NEW YORK (GenomeWeb News) – Sequenom today said that the US District Court for the Southern District of California has approved the settlement reached in a class action suit brought by shareholders of the firm.
Under the settlement, Sequenom agreed to pay shareholders $14 million, and it agreed to issue to the plaintiffs a number of shares of Sequenom common stock.
Sequenom shareholders Leon Ries and Michelle Finlayson filed the suit against Sequenom in November on behalf of other company shareholders.
The suit, which named as defendants the company and several individual current and former executives, related to the mishandling of data surrounding SEQureDx, a non-invasive test for fetal gene and chromosome abnormalities being developed by the company.

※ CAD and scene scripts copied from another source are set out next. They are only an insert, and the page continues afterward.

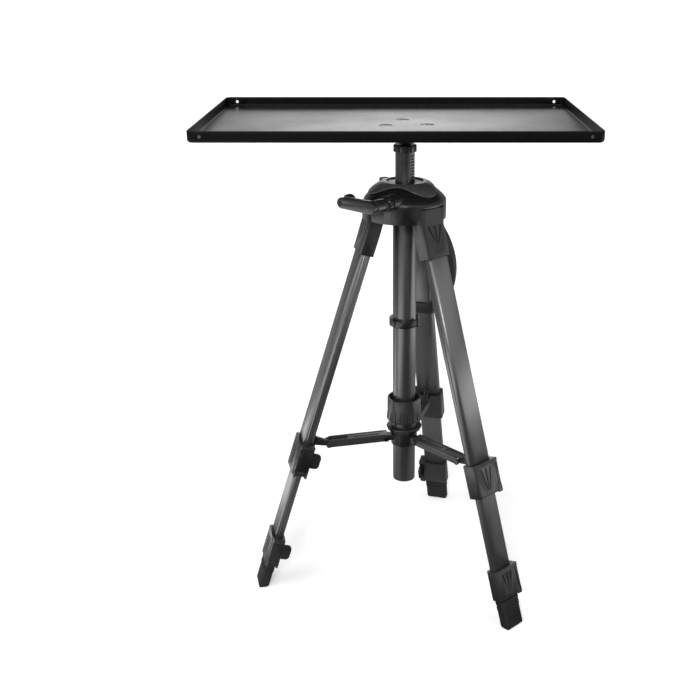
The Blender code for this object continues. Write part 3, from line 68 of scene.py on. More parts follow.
# %% Camera
CAMERA_PLACE = (-0.0007, -1.0593, 0.6721)
CAMERA_TILT = 68.92
CAMERA_LENS = 52.41
CAMERA_SHIFT = -0.0643
SENSOR_WIDTH = 36.0
FARTHEST_SEEN = 100.0
camera_data = bpy.data.cameras.new("photo_camera")
camera = bpy.data.objects.new("photo_camera", camera_data)
bpy.context.scene.collection.objects.link(camera)
camera_data.sensor_width = SENSOR_WIDTH
camera_data.lens = CAMERA_LENS
camera_data.shift_x = CAMERA_SHIFT
camera_data.clip_end = FARTHEST_SEEN
camera.location = CAMERA_PLACE
camera.rotation_euler = (radians(CAMERA_TILT), 0.0, 0.0)
bpy.context.scene.camera = camera

# %% [markdown]
# ## Studio
#
# A white floor that runs far back makes the white background. The lamps stay at a plain level,
# so that each finish shows about the colour that it is given. Two wide suns stand for soft
# boxes at the sides, and a narrower one shines in low from the front, below the tray. Dark
# glossy things show what they reflect, so reflections get a room of their own, dimmer than the
# background. In it a black card in front puts the dark stripe down the round column. Pale
# cards left and right of it draw the light bands beside the stripe, one high in front lights
# the upper edges, and one behind lights the tray's floor from its middle outwards.

# %% Studio
BACKGROUND = (1.0, 1.0, 1.0, 1.0)
BLACK = (0.0, 0.0, 0.0, 1.0)
AMBIENT_STRENGTH = 0.42
REFLECTED_STRENGTH = 0.30
FLOOR_REACH = 40.0
FLOOR_SIDES = 64
FLOOR_ROUGHNESS = 0.9
FLOOR_WHITE = 0.86
FLOOR_REFLECTED = 0.38
FLOOR_GLOW = 0.30
FLOOR_GLOW_REFLECTED = 0.05
FLAG_SIZE = (0.66, 1.7)
FLAG_PLACE = (0.24, -0.95, 0.002)
FLAG_HEIGHT = 1.6
FLAG_BLACK = (0.01, 0.01, 0.01, 1.0)
GLOW_SIZE = (1.24, 1.1)
GLOW_PLACE = (0.0, 1.6, 0.62)
GLOW_STRENGTH = 1.60
STRIP_STRENGTH = 2.4
STRIPS = (
    ("studio_strip_left", (1.065, 1.35), (-0.79, -0.425, 0.003), 0.0),
    ("studio_strip_right", (2.48, 1.3), (1.86, -0.05, 0.003), 0.0),
    ("studio_softbox", (1.6, 1.0), (-0.1, -1.5, 1.55), 130.0),
)
SUNS = (
    {"name": "soft_key", "strength": 1.15, "spread": 50.0, "tilt": 42.0, "turn": -58.0},
    {"name": "soft_fill", "strength": 0.7, "spread": 70.0, "tilt": 50.0, "turn": 62.0},
    {"name": "front_fill", "strength": 1.6, "spread": 14.0, "tilt": 62.0, "turn": -8.0},
)


def scene_object(name, shape):
    """A new object at the origin, from a bmesh that is used up."""
    mesh = bpy.data.meshes.new(name)
    shape.to_mesh(mesh)
    shape.free()
    made = bpy.data.objects.new(name, mesh)
    bpy.context.scene.collection.objects.link(made)
    return made


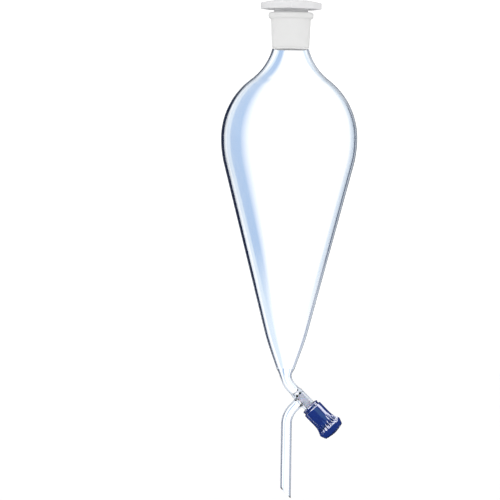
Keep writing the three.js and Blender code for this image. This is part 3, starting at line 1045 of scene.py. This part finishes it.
def camera():
    """Level, far off and long, with the object right of centre and leaning by the view's small roll."""
    distance = 3.0
    elevation = math.radians(0.8)
    roll = 0.0155
    picture = 0.42  # metres across the picture at the funnel's axis
    rim_right, rim_up = 0.0822 * picture, 0.475 * picture  # of the rim's centre from the picture's centre
    data = bpy.data.cameras.new("camera")
    data.sensor_width = 36
    data.lens = data.sensor_width * distance / picture
    data.clip_end = 50
    cam = bpy.data.objects.new("camera", data)
    bpy.context.scene.collection.objects.link(cam)
    ahead = Vector((0, math.cos(elevation), -math.sin(elevation)))
    level_up = Vector((0, math.sin(elevation), math.cos(elevation)))
    right = Vector((1, 0, 0)) * math.cos(roll) + level_up * math.sin(roll)
    up = level_up * math.cos(roll) - Vector((1, 0, 0)) * math.sin(roll)
    centre = Vector((0, 0, RIM_Z)) - right * rim_right - up * rim_up
    place = centre - ahead * distance
    turn = Matrix((right, up, -ahead)).transposed()
    cam.matrix_world = Matrix.Translation(place) @ turn.to_4x4()
    bpy.context.scene.camera = cam


# ---- Scene ------------------------------------------------------------------------------------------------

bpy.context.scene.view_settings.view_transform = "Standard"
camera()
floor()
studio_world()
funnel_glass(clear_glass(), ground_glass())
stopper(polyethylene())
valve_spindle(fluoroplastic())
rubber = elastomer()
for ring, ring_place in RINGS.items():
    o_ring(ring, ring_place, rubber)
blue = blue_plastic()
knob_pieces = bpy.data.collections.new("knob_pieces")
knob_pieces.objects.link(valve_knob(blue))
knob_pieces.objects.link(knob_cap(blue))
above = VALVE_UP - VALVE_DIR * 0.2 - ACROSS * 0.07
softbox("box_stripe", knob_pieces, above, VALVE_DIR, width=0.6, height=1.4, radiance=5.5)
up_axis = VALVE_UP * 0.35 - VALVE_DIR - ACROSS * 0.2
softbox("box_front", knob_pieces, up_axis, VALVE_UP, width=1.5, height=1.8, radiance=6)
beside = VALVE_UP * 0.5 - ACROSS * 0.85
cyan = (0.4, 0.85, 1.0)
softbox("box_blue", knob_pieces, beside, VALVE_DIR, width=0.8, height=1.0, radiance=0.45, colour=cyan)
clip = frame["nodes"]["spindle_clip"]
clip.data.materials.clear()
clip.data.materials.append(spring_steel())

Specifically, the plaintiffs alleged breach of fiduciary duties against a number of current and ex-officials, and leveled charges of insider stock trading against a former official who allegedly sold more than 22,000 shares of his personally held Sequenom stock just prior to the company issuing a press release last April detailing the data mishandling.
News of the data mishandling, which followed some 14 instances of the company allegedly providing false information such as positive scientific data about the progress of the test, caused Sequenom's stock price to plunge to $3.62 per share from $14.91 per share, an approximate market capitalization loss of $687 million, according to the suit.
Shares of Sequenom were down 3 percent at $5.82 in early Wednesday trade on the Nasdaq.